● Source excerpt
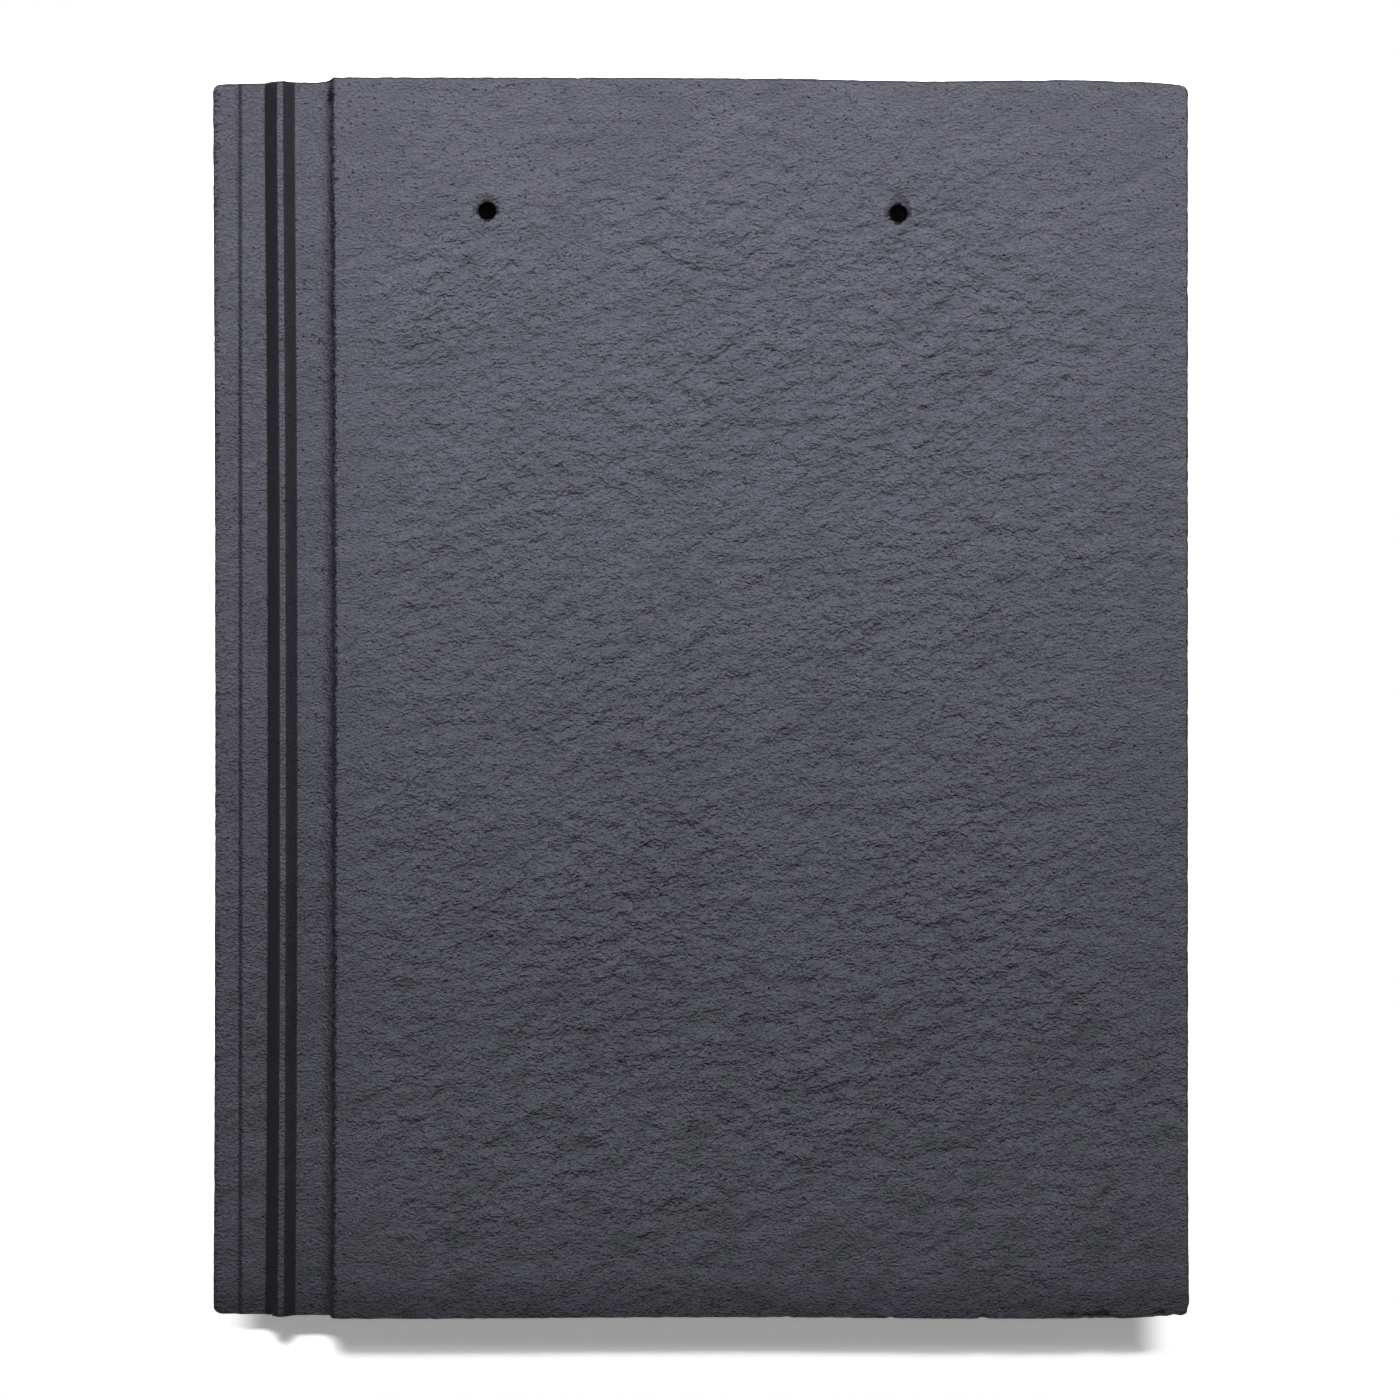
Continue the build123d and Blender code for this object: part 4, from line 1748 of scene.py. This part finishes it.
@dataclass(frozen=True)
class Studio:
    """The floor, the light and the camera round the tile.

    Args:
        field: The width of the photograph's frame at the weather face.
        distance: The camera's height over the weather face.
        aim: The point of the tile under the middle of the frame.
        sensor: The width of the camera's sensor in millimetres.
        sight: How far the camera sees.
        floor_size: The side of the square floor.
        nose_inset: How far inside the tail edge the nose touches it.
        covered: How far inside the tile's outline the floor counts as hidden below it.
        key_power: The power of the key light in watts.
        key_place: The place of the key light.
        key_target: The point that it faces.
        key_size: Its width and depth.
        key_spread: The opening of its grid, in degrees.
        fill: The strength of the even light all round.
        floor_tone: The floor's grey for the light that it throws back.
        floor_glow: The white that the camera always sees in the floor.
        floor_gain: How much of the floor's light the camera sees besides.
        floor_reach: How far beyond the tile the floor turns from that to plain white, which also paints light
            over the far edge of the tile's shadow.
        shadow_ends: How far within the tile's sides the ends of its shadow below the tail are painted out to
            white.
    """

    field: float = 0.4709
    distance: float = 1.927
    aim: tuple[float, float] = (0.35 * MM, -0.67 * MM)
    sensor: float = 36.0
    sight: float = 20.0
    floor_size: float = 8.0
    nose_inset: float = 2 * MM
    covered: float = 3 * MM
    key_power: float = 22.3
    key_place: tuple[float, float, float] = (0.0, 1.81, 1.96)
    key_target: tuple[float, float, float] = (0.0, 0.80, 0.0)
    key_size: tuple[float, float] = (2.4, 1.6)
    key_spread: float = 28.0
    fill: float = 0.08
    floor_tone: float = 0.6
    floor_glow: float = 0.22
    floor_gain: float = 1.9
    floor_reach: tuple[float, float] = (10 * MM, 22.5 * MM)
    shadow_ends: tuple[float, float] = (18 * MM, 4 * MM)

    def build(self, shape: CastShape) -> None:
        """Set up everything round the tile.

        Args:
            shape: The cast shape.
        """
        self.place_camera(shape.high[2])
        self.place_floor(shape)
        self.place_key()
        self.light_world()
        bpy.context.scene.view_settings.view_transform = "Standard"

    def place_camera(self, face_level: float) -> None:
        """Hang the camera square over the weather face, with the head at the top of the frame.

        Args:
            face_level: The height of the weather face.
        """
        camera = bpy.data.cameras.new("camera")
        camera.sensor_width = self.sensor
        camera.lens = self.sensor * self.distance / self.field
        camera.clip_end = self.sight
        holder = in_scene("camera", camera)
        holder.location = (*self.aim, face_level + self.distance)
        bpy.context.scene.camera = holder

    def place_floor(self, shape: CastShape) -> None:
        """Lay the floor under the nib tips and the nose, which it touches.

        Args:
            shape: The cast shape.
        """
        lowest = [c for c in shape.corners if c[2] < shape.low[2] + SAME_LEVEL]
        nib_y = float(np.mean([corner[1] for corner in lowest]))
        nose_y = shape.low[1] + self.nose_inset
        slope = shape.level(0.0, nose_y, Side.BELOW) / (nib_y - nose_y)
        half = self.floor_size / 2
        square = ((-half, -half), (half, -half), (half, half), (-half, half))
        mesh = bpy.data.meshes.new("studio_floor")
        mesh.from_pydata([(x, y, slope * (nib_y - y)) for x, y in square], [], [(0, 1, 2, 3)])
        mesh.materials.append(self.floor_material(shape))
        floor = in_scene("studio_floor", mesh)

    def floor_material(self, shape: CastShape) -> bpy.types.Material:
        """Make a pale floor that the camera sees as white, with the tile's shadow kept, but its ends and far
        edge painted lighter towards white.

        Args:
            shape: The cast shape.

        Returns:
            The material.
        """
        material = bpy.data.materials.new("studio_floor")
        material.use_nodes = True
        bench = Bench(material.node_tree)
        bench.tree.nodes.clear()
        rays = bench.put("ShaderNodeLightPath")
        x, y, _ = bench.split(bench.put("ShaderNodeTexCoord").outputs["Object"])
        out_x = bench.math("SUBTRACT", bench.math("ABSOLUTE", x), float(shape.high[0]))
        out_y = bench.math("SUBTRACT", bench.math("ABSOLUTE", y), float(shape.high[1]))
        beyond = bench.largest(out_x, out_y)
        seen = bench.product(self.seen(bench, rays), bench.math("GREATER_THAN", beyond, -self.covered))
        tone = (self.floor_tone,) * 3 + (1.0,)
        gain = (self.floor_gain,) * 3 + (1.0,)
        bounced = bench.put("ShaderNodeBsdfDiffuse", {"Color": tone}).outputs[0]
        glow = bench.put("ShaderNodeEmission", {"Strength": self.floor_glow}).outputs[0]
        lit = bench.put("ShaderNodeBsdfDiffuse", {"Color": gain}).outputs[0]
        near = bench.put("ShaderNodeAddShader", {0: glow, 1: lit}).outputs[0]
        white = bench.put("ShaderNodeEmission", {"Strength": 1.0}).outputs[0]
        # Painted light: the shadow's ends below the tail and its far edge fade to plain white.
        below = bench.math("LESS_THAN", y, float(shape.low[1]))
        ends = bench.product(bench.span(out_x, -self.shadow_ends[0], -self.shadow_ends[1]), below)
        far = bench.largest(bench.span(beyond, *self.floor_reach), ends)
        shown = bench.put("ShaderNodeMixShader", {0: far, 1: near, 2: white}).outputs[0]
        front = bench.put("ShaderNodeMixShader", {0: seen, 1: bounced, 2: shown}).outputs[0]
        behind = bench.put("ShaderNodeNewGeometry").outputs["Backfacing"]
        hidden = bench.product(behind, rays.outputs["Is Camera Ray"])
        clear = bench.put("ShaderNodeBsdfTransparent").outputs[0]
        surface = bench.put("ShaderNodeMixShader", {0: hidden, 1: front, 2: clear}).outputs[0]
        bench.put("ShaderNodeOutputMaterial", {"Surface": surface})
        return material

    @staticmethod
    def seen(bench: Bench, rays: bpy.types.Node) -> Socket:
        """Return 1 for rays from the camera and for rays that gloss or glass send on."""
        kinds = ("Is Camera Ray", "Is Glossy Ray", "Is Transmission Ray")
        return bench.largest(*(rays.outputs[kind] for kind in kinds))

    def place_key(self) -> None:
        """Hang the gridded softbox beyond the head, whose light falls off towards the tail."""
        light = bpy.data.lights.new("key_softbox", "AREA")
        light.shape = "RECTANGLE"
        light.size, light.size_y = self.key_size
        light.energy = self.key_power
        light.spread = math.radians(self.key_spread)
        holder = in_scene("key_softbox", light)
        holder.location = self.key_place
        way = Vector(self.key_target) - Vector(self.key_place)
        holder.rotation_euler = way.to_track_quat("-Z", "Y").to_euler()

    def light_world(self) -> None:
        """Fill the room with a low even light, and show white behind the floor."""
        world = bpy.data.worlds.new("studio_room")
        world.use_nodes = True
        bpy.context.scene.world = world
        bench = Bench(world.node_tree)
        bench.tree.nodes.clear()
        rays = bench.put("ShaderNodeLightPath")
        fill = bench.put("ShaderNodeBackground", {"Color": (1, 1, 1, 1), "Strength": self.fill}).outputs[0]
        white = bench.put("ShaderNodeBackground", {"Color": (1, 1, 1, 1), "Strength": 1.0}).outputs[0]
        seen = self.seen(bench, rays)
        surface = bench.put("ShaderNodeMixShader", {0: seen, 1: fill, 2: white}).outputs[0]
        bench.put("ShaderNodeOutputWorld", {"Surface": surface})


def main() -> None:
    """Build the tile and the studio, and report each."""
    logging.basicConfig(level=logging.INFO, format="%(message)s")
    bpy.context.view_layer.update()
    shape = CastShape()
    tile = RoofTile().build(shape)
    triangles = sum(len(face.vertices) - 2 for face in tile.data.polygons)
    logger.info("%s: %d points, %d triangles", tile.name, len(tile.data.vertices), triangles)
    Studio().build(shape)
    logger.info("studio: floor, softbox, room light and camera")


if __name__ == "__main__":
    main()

● Goal of the exercise
Go through the material above line by line and copy it exactly.

● Solution for this problem
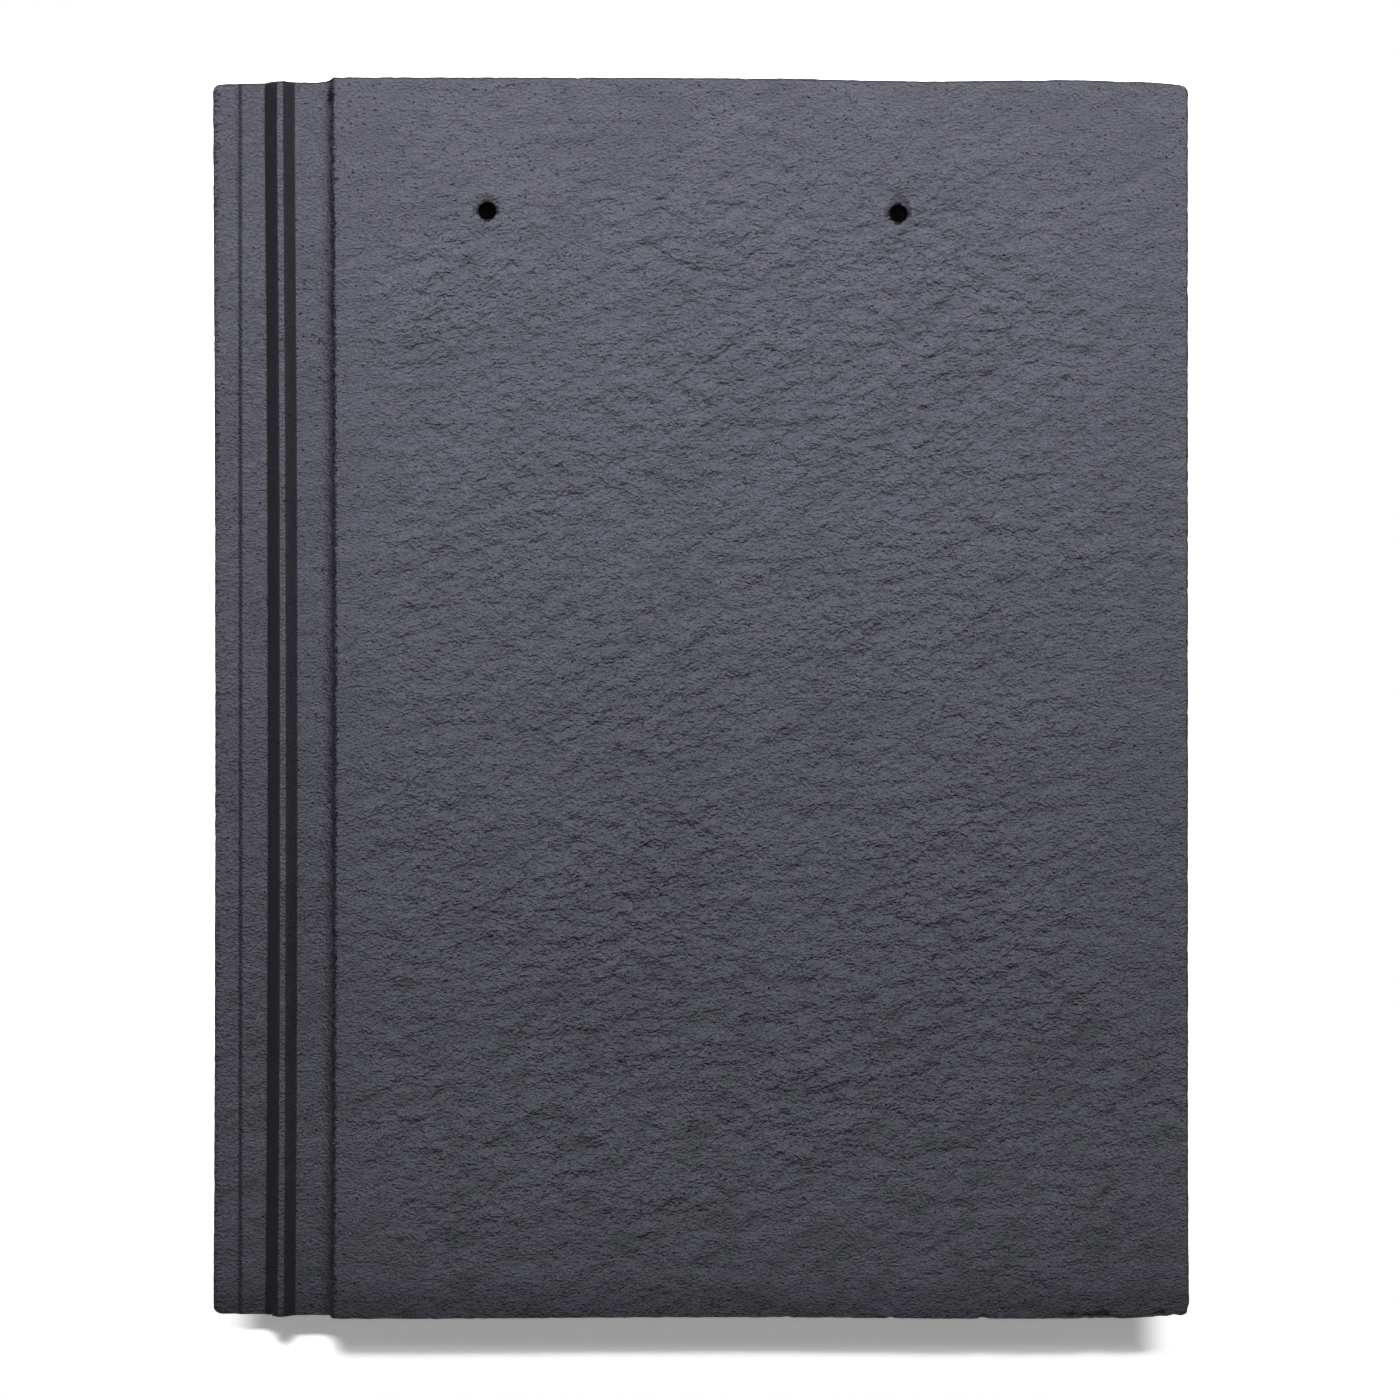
Continue the build123d and Blender code for this object: part 4, from line 1748 of scene.py. This part finishes it.
@dataclass(frozen=True)
class Studio:
    """The floor, the light and the camera round the tile.

    Args:
        field: The width of the photograph's frame at the weather face.
        distance: The camera's height over the weather face.
        aim: The point of the tile under the middle of the frame.
        sensor: The width of the camera's sensor in millimetres.
        sight: How far the camera sees.
        floor_size: The side of the square floor.
        nose_inset: How far inside the tail edge the nose touches it.
        covered: How far inside the tile's outline the floor counts as hidden below it.
        key_power: The power of the key light in watts.
        key_place: The place of the key light.
        key_target: The point that it faces.
        key_size: Its width and depth.
        key_spread: The opening of its grid, in degrees.
        fill: The strength of the even light all round.
        floor_tone: The floor's grey for the light that it throws back.
        floor_glow: The white that the camera always sees in the floor.
        floor_gain: How much of the floor's light the camera sees besides.
        floor_reach: How far beyond the tile the floor turns from that to plain white, which also paints light
            over the far edge of the tile's shadow.
        shadow_ends: How far within the tile's sides the ends of its shadow below the tail are painted out to
            white.
    """

    field: float = 0.4709
    distance: float = 1.927
    aim: tuple[float, float] = (0.35 * MM, -0.67 * MM)
    sensor: float = 36.0
    sight: float = 20.0
    floor_size: float = 8.0
    nose_inset: float = 2 * MM
    covered: float = 3 * MM
    key_power: float = 22.3
    key_place: tuple[float, float, float] = (0.0, 1.81, 1.96)
    key_target: tuple[float, float, float] = (0.0, 0.80, 0.0)
    key_size: tuple[float, float] = (2.4, 1.6)
    key_spread: float = 28.0
    fill: float = 0.08
    floor_tone: float = 0.6
    floor_glow: float = 0.22
    floor_gain: float = 1.9
    floor_reach: tuple[float, float] = (10 * MM, 22.5 * MM)
    shadow_ends: tuple[float, float] = (18 * MM, 4 * MM)

    def build(self, shape: CastShape) -> None:
        """Set up everything round the tile.

        Args:
            shape: The cast shape.
        """
        self.place_camera(shape.high[2])
        self.place_floor(shape)
        self.place_key()
        self.light_world()
        bpy.context.scene.view_settings.view_transform = "Standard"

    def place_camera(self, face_level: float) -> None:
        """Hang the camera square over the weather face, with the head at the top of the frame.

        Args:
            face_level: The height of the weather face.
        """
        camera = bpy.data.cameras.new("camera")
        camera.sensor_width = self.sensor
        camera.lens = self.sensor * self.distance / self.field
        camera.clip_end = self.sight
        holder = in_scene("camera", camera)
        holder.location = (*self.aim, face_level + self.distance)
        bpy.context.scene.camera = holder

    def place_floor(self, shape: CastShape) -> None:
        """Lay the floor under the nib tips and the nose, which it touches.

        Args:
            shape: The cast shape.
        """
        lowest = [c for c in shape.corners if c[2] < shape.low[2] + SAME_LEVEL]
        nib_y = float(np.mean([corner[1] for corner in lowest]))
        nose_y = shape.low[1] + self.nose_inset
        slope = shape.level(0.0, nose_y, Side.BELOW) / (nib_y - nose_y)
        half = self.floor_size / 2
        square = ((-half, -half), (half, -half), (half, half), (-half, half))
        mesh = bpy.data.meshes.new("studio_floor")
        mesh.from_pydata([(x, y, slope * (nib_y - y)) for x, y in square], [], [(0, 1, 2, 3)])
        mesh.materials.append(self.floor_material(shape))
        floor = in_scene("studio_floor", mesh)

    def floor_material(self, shape: CastShape) -> bpy.types.Material:
        """Make a pale floor that the camera sees as white, with the tile's shadow kept, but its ends and far
        edge painted lighter towards white.

        Args:
            shape: The cast shape.

        Returns:
            The material.
        """
        material = bpy.data.materials.new("studio_floor")
        material.use_nodes = True
        bench = Bench(material.node_tree)
        bench.tree.nodes.clear()
        rays = bench.put("ShaderNodeLightPath")
        x, y, _ = bench.split(bench.put("ShaderNodeTexCoord").outputs["Object"])
        out_x = bench.math("SUBTRACT", bench.math("ABSOLUTE", x), float(shape.high[0]))
        out_y = bench.math("SUBTRACT", bench.math("ABSOLUTE", y), float(shape.high[1]))
        beyond = bench.largest(out_x, out_y)
        seen = bench.product(self.seen(bench, rays), bench.math("GREATER_THAN", beyond, -self.covered))
        tone = (self.floor_tone,) * 3 + (1.0,)
        gain = (self.floor_gain,) * 3 + (1.0,)
        bounced = bench.put("ShaderNodeBsdfDiffuse", {"Color": tone}).outputs[0]
        glow = bench.put("ShaderNodeEmission", {"Strength": self.floor_glow}).outputs[0]
        lit = bench.put("ShaderNodeBsdfDiffuse", {"Color": gain}).outputs[0]
        near = bench.put("ShaderNodeAddShader", {0: glow, 1: lit}).outputs[0]
        white = bench.put("ShaderNodeEmission", {"Strength": 1.0}).outputs[0]
        # Painted light: the shadow's ends below the tail and its far edge fade to plain white.
        below = bench.math("LESS_THAN", y, float(shape.low[1]))
        ends = bench.product(bench.span(out_x, -self.shadow_ends[0], -self.shadow_ends[1]), below)
        far = bench.largest(bench.span(beyond, *self.floor_reach), ends)
        shown = bench.put("ShaderNodeMixShader", {0: far, 1: near, 2: white}).outputs[0]
        front = bench.put("ShaderNodeMixShader", {0: seen, 1: bounced, 2: shown}).outputs[0]
        behind = bench.put("ShaderNodeNewGeometry").outputs["Backfacing"]
        hidden = bench.product(behind, rays.outputs["Is Camera Ray"])
        clear = bench.put("ShaderNodeBsdfTransparent").outputs[0]
        surface = bench.put("ShaderNodeMixShader", {0: hidden, 1: front, 2: clear}).outputs[0]
        bench.put("ShaderNodeOutputMaterial", {"Surface": surface})
        return material

    @staticmethod
    def seen(bench: Bench, rays: bpy.types.Node) -> Socket:
        """Return 1 for rays from the camera and for rays that gloss or glass send on."""
        kinds = ("Is Camera Ray", "Is Glossy Ray", "Is Transmission Ray")
        return bench.largest(*(rays.outputs[kind] for kind in kinds))

    def place_key(self) -> None:
        """Hang the gridded softbox beyond the head, whose light falls off towards the tail."""
        light = bpy.data.lights.new("key_softbox", "AREA")
        light.shape = "RECTANGLE"
        light.size, light.size_y = self.key_size
        light.energy = self.key_power
        light.spread = math.radians(self.key_spread)
        holder = in_scene("key_softbox", light)
        holder.location = self.key_place
        way = Vector(self.key_target) - Vector(self.key_place)
        holder.rotation_euler = way.to_track_quat("-Z", "Y").to_euler()

    def light_world(self) -> None:
        """Fill the room with a low even light, and show white behind the floor."""
        world = bpy.data.worlds.new("studio_room")
        world.use_nodes = True
        bpy.context.scene.world = world
        bench = Bench(world.node_tree)
        bench.tree.nodes.clear()
        rays = bench.put("ShaderNodeLightPath")
        fill = bench.put("ShaderNodeBackground", {"Color": (1, 1, 1, 1), "Strength": self.fill}).outputs[0]
        white = bench.put("ShaderNodeBackground", {"Color": (1, 1, 1, 1), "Strength": 1.0}).outputs[0]
        seen = self.seen(bench, rays)
        surface = bench.put("ShaderNodeMixShader", {0: seen, 1: fill, 2: white}).outputs[0]
        bench.put("ShaderNodeOutputWorld", {"Surface": surface})


def main() -> None:
    """Build the tile and the studio, and report each."""
    logging.basicConfig(level=logging.INFO, format="%(message)s")
    bpy.context.view_layer.update()
    shape = CastShape()
    tile = RoofTile().build(shape)
    triangles = sum(len(face.vertices) - 2 for face in tile.data.polygons)
    logger.info("%s: %d points, %d triangles", tile.name, len(tile.data.vertices), triangles)
    Studio().build(shape)
    logger.info("studio: floor, softbox, room light and camera")


if __name__ == "__main__":
    main()